Friday, October 30, 2009

Faith and Law: Reasonable Doubt

A lawyer friend of mine recently shared with me the instructions a jury is given prior to a trial:

A reasonable doubt is a doubt that exists and may arise from the evidence or lack of evidence. It is such a doubt as would exist in the mind of a reasonable person after fully, fairly, and carefully considering all of the evidence or lack of evidence. If, from such consideration, you have an abiding belief in the truth of the charge, you are satisfied beyond a reasonable doubt.

How does being satisfied beyond reasonable doubt translate to faith? This same friend, who is a prosecuting attorney, talked about reasonable doubt being like a puzzle. She gave the example of a puzzle with a lot of pieces and some of those pieces are missing. She invited me to think of a puzzle that is a picture of a barn. If, without looking at the picture on the box, you can tell it’s a barn, even if there a pieces missing, you probably have enough evidence to make a decision. She pushed back on her own analogy by acknowledging that pieces missing here and there are a lot different than if an entire section of the puzzle is missing, wherein the whole picture is compromised and it is difficult to determine the bigger picture. Bottom line: in the legal realm as it is with faith, certainty is not always attainable, nor is it the ultimate goal. Rather, seeing past circumstantial evidence and seeing the big picture (abiding belief in the truth) is the goal.

When we consider God’s covenant and steady relationship with Israel do we count it as evidence of God’s love? When we think of the grand positives of the Mosaic law do we count it as evidence of God’s love? When we consider the life, death and resurrection of Jesus do we count it as evidence of God’s love? While at times in our faith there are pieces missing and pieces that don’t seem to fit, can we see the big picture of a loving God that seeks unfiltered relationship with God’s creation?

It brings to mind Paul’s words in one of the most beloved chapters of the Bible, 1 Corinthians 13: “For now we see only a reflection as in a mirror; then we shall see face to face. Now I know in part; then I shall know fully, even as I am fully known.”

There are enough pieces to sustain my faith that God’s love for me is real. While I long to see and know the fullness of the picture of grace, compassion and love of God found in Jesus, I can see enough of the picture to give me great hope.

Tuesday, October 6, 2009

Expectation = Doubt

When it comes to questions about faith and doubt, the one that always arises for me is “why?” Not, “Why does God work in the way that God does,” but “Why do we have such a tendency to doubt that God is at work, and will be at work to carry through.?”

Recently, I was reading Ordering Your Private World by Gordon MacDonald, and he partially blames this tendency to doubt God’s promises on our expectations. And not just normal human expectations, but the expectations that we have in America because of the fact that we were born and raised in America. In reference to God’s promises to answer our prayers, he writes:

We live in a society that is reasonably organized. Put a letter in the box, and it usually ends up where you want it to go. Order an item on the Internet, and it usually comes to you in the right size, color, and model. Ask someone to provide you a service, and it is reasonable to expect that it will work out that way. In other words, we are used to results in response to our arrangements. That is why prayer can be discouraging for some of us. How can we predict the result? We are tempted to abandon prayer as a viable exercise and to try getting the results ourselves.

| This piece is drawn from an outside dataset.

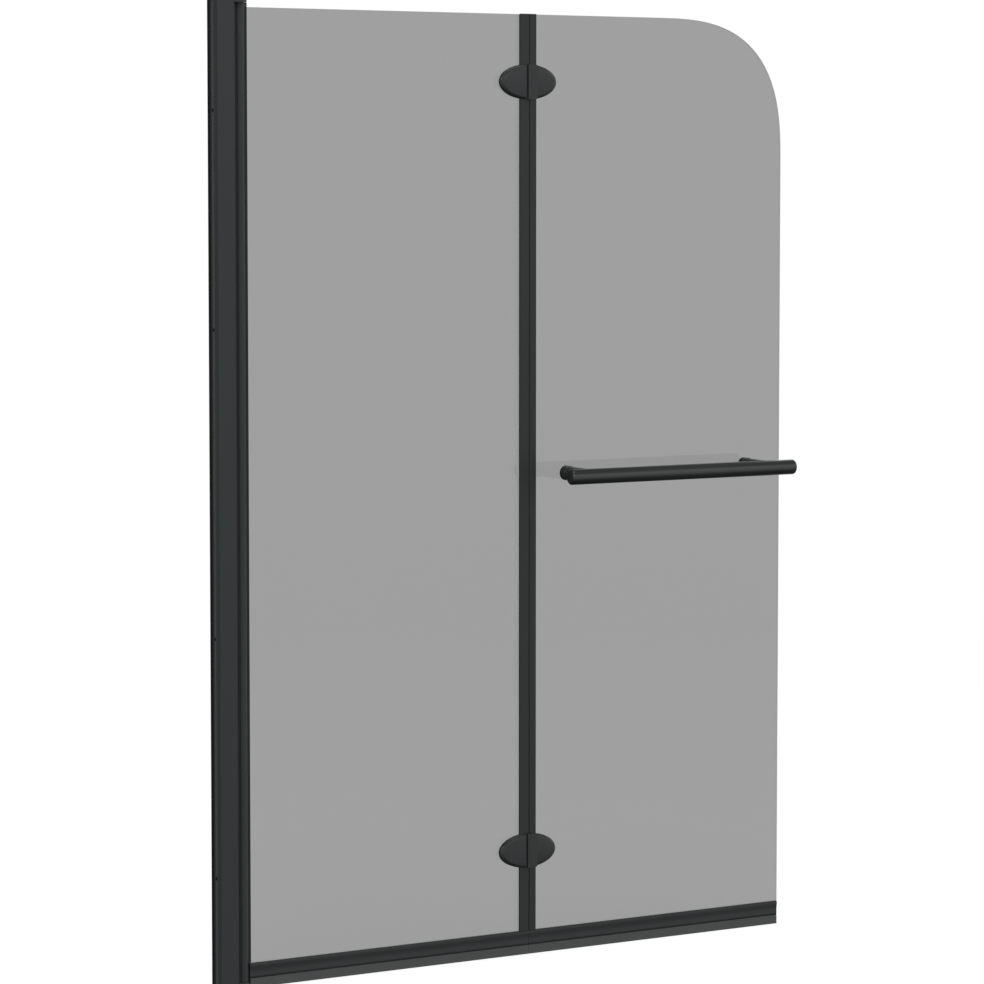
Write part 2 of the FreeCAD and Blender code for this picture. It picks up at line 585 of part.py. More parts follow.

This observation resonated with me when it comes to the doubts that I have about the promises of God. My expectations are based solely on what I have come to expect in this human world, and I tend to place God in that box. When I don’t see the results I desire, I doubt that God will follow through, or has already followed through as the case can sometimes be.

This reminds me of experiences in other countries, where the values and expectations of the culture are completely different from my own. When standing in a queue isn’t the standard mode of operation, but rather people sort of mob toward whatever it is they are waiting for, I have stood there flabbergasted (and irritated) that this is the way things work. Of course, my culture knows the “right way” to make things work!

Isn’t that how we approach our faith in God and God’s promises? One wonders if the limitations we place on God are causing our own faith to remain stagnant and narrow. What would happen if we could remove our human tendencies to expect God to fit into the culture that we come from, and instead, allow God to blow our expectations out of the water?